▸ Direction:
Look through the data below and return each line where "scene" appears.

▸ Provided data:
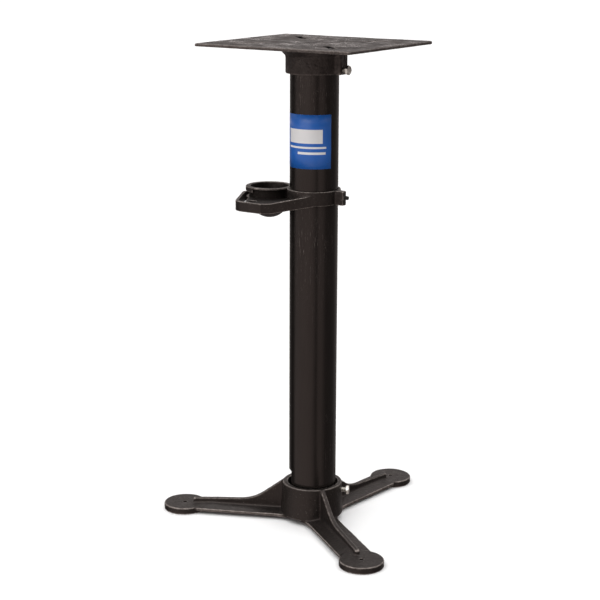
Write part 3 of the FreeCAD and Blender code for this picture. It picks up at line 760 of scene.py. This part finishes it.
def studio_world():
    """A plain studio: walls whose brightness changes round the stand, and a bright ceiling."""
    world = bpy.data.worlds.new("studio")
    world.use_nodes = True
    tree = world.node_tree
    link = tree.links.new
    background = tree.nodes["Background"]
    place = tree.nodes.new("ShaderNodeTexCoord")
    facing = tree.nodes.new("ShaderNodeMapping")
    facing.inputs["Rotation"].default_value = (0.0, 0.0, -math.atan2(-level.y, -level.x))
    link(place.outputs["Generated"], facing.inputs["Vector"])
    azimuth = tree.nodes.new("ShaderNodeTexGradient")
    azimuth.gradient_type = "RADIAL"
    link(facing.outputs["Vector"], azimuth.inputs["Vector"])
    parts = tree.nodes.new("ShaderNodeSeparateXYZ")
    link(place.outputs["Generated"], parts.inputs["Vector"])

    def span(low, high, smooth=True):
        node = tree.nodes.new("ShaderNodeMapRange")
        node.interpolation_type = "SMOOTHSTEP" if smooth else "LINEAR"
        node.inputs["From Min"].default_value = low
        node.inputs["From Max"].default_value = high
        link(parts.outputs["Z"], node.inputs["Value"])
        return node.outputs["Result"]

    def curve(value, stops, tint):
        node = tree.nodes.new("ShaderNodeValToRGB")
        elements = node.color_ramp.elements
        while len(elements) < len(stops):
            elements.new(0.5)
        for element, (position, amount) in zip(elements, stops):
            element.position = position
            element.color = (*(amount * c for c in tint), 1.0)
        link(value, node.inputs["Fac"])
        return node.outputs["Color"]

    def blend(kind, factor, first, second):
        node = tree.nodes.new("ShaderNodeMix")
        node.data_type = "RGBA"
        node.blend_type = kind
        for value, socket in ((factor, node.inputs[0]), (first, node.inputs[6]), (second, node.inputs[7])):
            if isinstance(value, bpy.types.NodeSocket):
                link(value, socket)
            else:
                socket.default_value = value
        return node.outputs[2]

    def round_the_stand(stops):
        return curve(azimuth.outputs["Fac"], [(d / 360 + 0.5, amount) for d, amount in stops], WALL_TINT)

    walls = blend("MIX", span(*HORIZON), round_the_stand(WALLS_LOW), round_the_stand(WALLS_HIGH))
    fade = curve(span(-1.0, 1.0, False), [((z + 1) / 2, amount) for z, amount in FADE_UP], (1.0, 1.0, 1.0))
    walls = blend("MULTIPLY", 1.0, walls, fade)
    link(blend("MIX", span(CEILING_FROM, CEILING_FULL), walls, (CEILING, CEILING, CEILING, 1.0)),
         background.inputs["Color"])
    return world


scene.world = studio_world()

soft_light("key", beside(-1.5, 1.5, 1.6), (0, 0, 0.45), (2.2, 2.2), 18.0)

camera_data = bpy.data.cameras.new("camera")
camera_data.sensor_width = 36.0
camera_data.lens = CAMERA_LENS
camera = bpy.data.objects.new("camera", camera_data)
scene.collection.objects.link(camera)
turn = Matrix((CAMERA_RIGHT, CAMERA_UP, -ahead)).transposed()
camera.matrix_world = Matrix.Translation(CAMERA_AT) @ turn.to_4x4()
scene.camera = camera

▸ Answer for the task:
Write part 3 of the FreeCAD and Blender code for this picture. It picks up at line 760 of scene.py. This part finishes it.
scene.world = studio_world()
scene.collection.objects.link(camera)
scene.camera = camera